We missed few emails, but we had managed to use a band-aid for the immediate problem, and then we had the real fix in within 12 hours. Now I sanitize the email addresses more vigilantly and we put the whole email setup in the inner Try/Catch block. If the message fails for any reason, we mark it as so, and do not let it clog our system.
This sort of thing happens all the time. In the worlds of Speculating, dumb people call it a Six Sigma event, or more recently A Black Swan event. What they try to say is that, per their analysis, such a thing would happen only once every million years. They were so unlucky that this once happened on their watch and thus their Hedge Fund blew up, or their CDS portfolio crashed.
Truth of the matter is, in programming, much like in speculating, there are no Black Swans. There are no Six Sigma Events. These things happen all the time. You can either understand that, take responsibility and manage your risk. Or you can destroy other people’s fortunes and lose Other People’s Money because you refused to manage risk and instead blame the occurrence on a once in a million years event.

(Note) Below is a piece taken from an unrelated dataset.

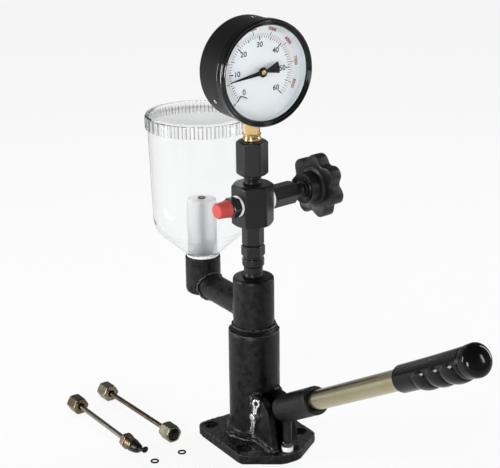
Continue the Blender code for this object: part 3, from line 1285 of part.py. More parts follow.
def main():
    """Clear the scene and build every piece of the tester."""
    for thing in list(bpy.data.objects):
        bpy.data.objects.remove(thing)
    finishes = {
        "black steel": material("black steel", (0.015, 0.015, 0.016), 0.35, 0.3),
        "cast black": material("cast black", (0.012, 0.012, 0.013), 0.45),
        "black enamel": material("black enamel", (0.010, 0.010, 0.011), 0.25),
        "black plastic": material("black plastic", (0.012, 0.012, 0.013), 0.4),
        "black rubber": material("black rubber", (0.010, 0.010, 0.011), 0.5),
        "needle black": material("needle black", (0.008, 0.008, 0.009), 0.5),
        "bright steel": material("bright steel", (0.65, 0.65, 0.63), 0.3, 1.0),
        "spring steel": material("spring steel", (0.25, 0.25, 0.26), 0.4, 1.0),
        "brown steel": material("brown steel", (0.10, 0.05, 0.04), 0.35, 0.6),
        "zinc": material("zinc", (0.50, 0.46, 0.26), 0.3, 0.9),
        "zinc brown": material("zinc brown", (0.42, 0.34, 0.22), 0.35, 0.9),
        "brass": material("brass", (0.72, 0.50, 0.18), 0.3, 1.0),
        "white nylon": material("white nylon", (0.85, 0.85, 0.83), 0.5),
        "grey plastic": material("grey plastic", (0.45, 0.46, 0.46), 0.5),
        "red plastic": material("red plastic", (0.70, 0.05, 0.04), 0.4),
        "frosted plastic": material("frosted plastic", (0.85, 0.86, 0.86), 0.6),
        "clear plastic": material("clear plastic", (0.92, 0.94, 0.95), 0.05),
        "glass": material("glass", (0.95, 0.97, 0.98), 0.02),
        "dial white": material("dial white", (0.86, 0.89, 0.91), 0.5),
    }
    build_pump_body(finishes["cast black"])
    build_buffer(finishes["white nylon"])
    build_lever(finishes)
    build_pins(finishes)
    build_pump_inside(finishes)
    build_stem(finishes)
    build_arm(finishes["cast black"])
    build_cup(finishes)
    build_tank(finishes)
    build_valve(finishes)
    build_outlet(finishes)
    build_gauge(finishes)
    build_pipes(finishes)
    build_o_rings(finishes["black rubber"])


if __name__ == "__main__":
    main()
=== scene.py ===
"""Dresses a hand-pumped diesel injector tester and sets up its studio.

Metres, +Z up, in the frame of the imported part: the origin is the centre of the base's underside,
the dial and the lever face -Y, the tank stands at +Y and the hand wheel is at +X. Profiles are
written in millimetres, as radius, height and the size of the softened corner.
"""

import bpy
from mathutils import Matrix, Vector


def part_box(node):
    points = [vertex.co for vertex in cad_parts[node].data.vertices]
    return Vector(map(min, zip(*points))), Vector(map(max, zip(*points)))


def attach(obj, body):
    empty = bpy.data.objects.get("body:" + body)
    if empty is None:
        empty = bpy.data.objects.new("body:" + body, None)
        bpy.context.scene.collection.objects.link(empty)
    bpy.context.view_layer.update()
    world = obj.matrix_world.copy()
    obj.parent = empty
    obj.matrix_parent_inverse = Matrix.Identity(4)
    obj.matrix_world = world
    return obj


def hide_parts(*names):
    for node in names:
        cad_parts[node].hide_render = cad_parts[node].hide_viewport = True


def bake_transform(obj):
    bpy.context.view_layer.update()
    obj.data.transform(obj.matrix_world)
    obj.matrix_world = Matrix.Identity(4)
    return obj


bl_info = {
    "name": "Injector tester dressing",
    "version": (1, 0, 0),
    "blender": (4, 5, 0),
    "location": "View3D > Sidebar > Tester",
    "description": "Builds the smooth pieces, finishes and studio of a diesel injector tester",
    "category": "Object",
}

import math

import bmesh
import bpy
import numpy as np
from mathutils import Matrix, Vector

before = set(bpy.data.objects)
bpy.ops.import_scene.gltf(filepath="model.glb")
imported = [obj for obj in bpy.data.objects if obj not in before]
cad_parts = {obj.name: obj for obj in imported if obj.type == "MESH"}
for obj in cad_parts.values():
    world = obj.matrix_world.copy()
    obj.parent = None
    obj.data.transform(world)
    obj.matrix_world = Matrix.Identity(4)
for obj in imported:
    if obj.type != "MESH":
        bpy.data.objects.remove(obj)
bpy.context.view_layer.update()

MM = 0.001
TAU = math.tau
DOWN_THE_LINE = math.radians(-122.7)
BLOCK_SPIN = math.radians(7.5)
INLET_HEIGHT = 0.1456
TANK_REACH = 0.1011
VALVE_HEIGHT = 0.2628
GAUGE_HEIGHT = 0.3999
BUFFER_REACH = -0.0615
BLOCK_LOW, BLOCK_HIGH = 240.0, 283.0
LID_RIBS = 42
SKIRT_TOP = 0.3334
SCALE_START = math.radians(225)
SCALE_SWEEP = math.radians(270)
READING = 8.0
INNER_FULL, OUTER_FULL = 60.0, 8702.0
UP = (0, 0, 1)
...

Most people that read Taleb’s books, The Black Swan, and Fooled By Randomness, completely and utterly miss the points of his books. I am sure he finds it humorous that so many people waste their time reading his books yet completely missing the point. Most people believe Taleb is talking about Black Swan Events. They do not realize that he is telling us that all those events that we mismanaged risk for were NOT BLACK SWANS. His point is that we let ordinary, and even frequent, events crash us completely due to lack of proper risk management. He is not describing Black Swans… He is pointing out that these events are indeed not black swans.